Without redaction, each disclosure stands alone, and you can tell what it represents by finding its hash in the Issuer JWT. With redaction, you have to work your way through all of the other disclosures, and make sure you end up back in the Issuer JWT.

You say this is not a lot of extra complexity, but it's not even obvious to me how to write an algorithm for the above whose correctness I would have strong confidence in. Hand it to the median programmer, and you're going to get bugs -- invalid JWTs/presentations or inadvertent disclosures.

bifurcation commented 10 months ago

Basically, the choice here is:

  1. Eliminate recursive redaction, get simple, clear algorithms
  2. Keep recursive redaction, make every algorithm recursive

It's not impossible, I just question whether it's worth the work.

bc-pi commented 10 months ago

The holder selecting which disclosures to include is indeed complicated by the recursive stuff. And I do think/agree that that bit of complication hasn't been considered as much. But I'd argue that's more of an implementation detail of a holder or API exposed to the holder. It could be noted in that Processing by the Holder section but I don't think that's changing the algorithm.

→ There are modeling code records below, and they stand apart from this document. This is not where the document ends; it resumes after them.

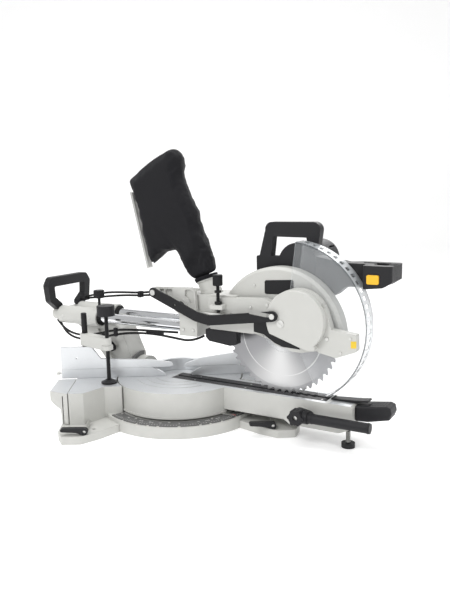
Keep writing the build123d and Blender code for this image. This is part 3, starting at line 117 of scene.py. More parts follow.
def finished(shape, name, body, material, rounding=0.0, angle=35.0):
    """Turns a bmesh into a piece, with its edges rounded."""
    bmesh.ops.recalc_face_normals(shape, faces=shape.faces)
    if rounding > 0:
        sharp = [e for e in shape.edges if len(e.link_faces) == 2 and e.calc_face_angle(0.0) > 0.6]
        bmesh.ops.bevel(shape, geom=sharp, offset=rounding * MM, segments=2, affect="EDGES")
    mesh = bpy.data.meshes.new(name)
    shape.to_mesh(mesh)
    shape.free()
    smooth(mesh, angle)
    return placed(name, mesh, body, material)


def prism(shape, outline, low, high):
    """Adds a closed prism from an outline of the side view (back, up), between two x places, in mm."""
    rings = [[shape.verts.new(swung(x, y, z)) for y, z in outline] for x in (low, high)]
    count = len(outline)
    for i in range(count):
        j = (i + 1) % count
        shape.faces.new((rings[0][i], rings[0][j], rings[1][j], rings[1][i]))
    shape.faces.new(tuple(reversed(rings[0])))
    shape.faces.new(tuple(rings[1]))


def thread(shape, foot, axis, length, radius, pitch):
    """Adds a screw thread's ridge round an axis."""
    side = axis.cross(RIGHT if abs(axis.dot(RIGHT)) < 0.9 else UP).normalized()
    other = axis.cross(side)
    steps = 14
    turns = int(length / pitch)
    rows = []
    for i in range(turns * steps + 1):
        a = 2 * math.pi * i / steps
        out = side * math.cos(a) + other * math.sin(a)
        at = foot + axis * (pitch * i / steps)
        rows.append([shape.verts.new(at + out * (radius - 0.1 * MM) - axis * pitch * 0.42),
                     shape.verts.new(at + out * (radius + 0.55 * MM)),
                     shape.verts.new(at + out * (radius - 0.1 * MM) + axis * pitch * 0.42)])
    for low, high in zip(rows, rows[1:]):
        for i in range(3):
            j = (i + 1) % 3
            shape.faces.new((low[i], low[j], high[j], high[i]))
    shape.faces.new(rows[0])
    shape.faces.new(tuple(reversed(rows[-1])))


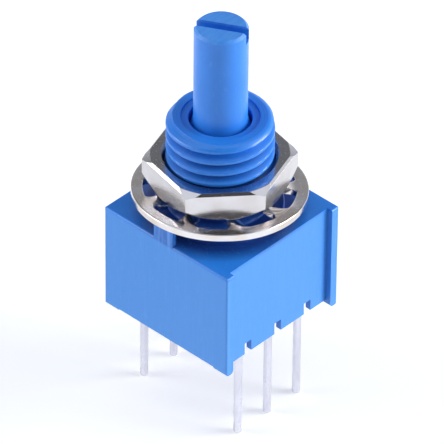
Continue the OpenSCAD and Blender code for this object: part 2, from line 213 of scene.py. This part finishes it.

That is to say that I don't believe much is needed in the way of spec updates to accommodate recursive disclosures. But yes it adds some complexity to implementations - especially at the holder around choosing which disclosures to include.

Is it worth it? I honestly don't know. But the very rough consensus thus far has been in favor of allowing recursive disclosures. And I don't think it adds as much complexity as has been suggested here.

danielfett commented 10 months ago

We discussed this on the editor's call. Consensus is to keep the feature, in particular since there are some data structures that require recursive disclosures for SD-JWT to be useful for them.

Open question is whether there is any clarification we need to make in the text.

bifurcation commented 10 months ago

Updated title to reflect decision. I can do a review and propose some clarifications.

danielfett commented 4 months ago

@bifurcation Can you please propose a PR for this?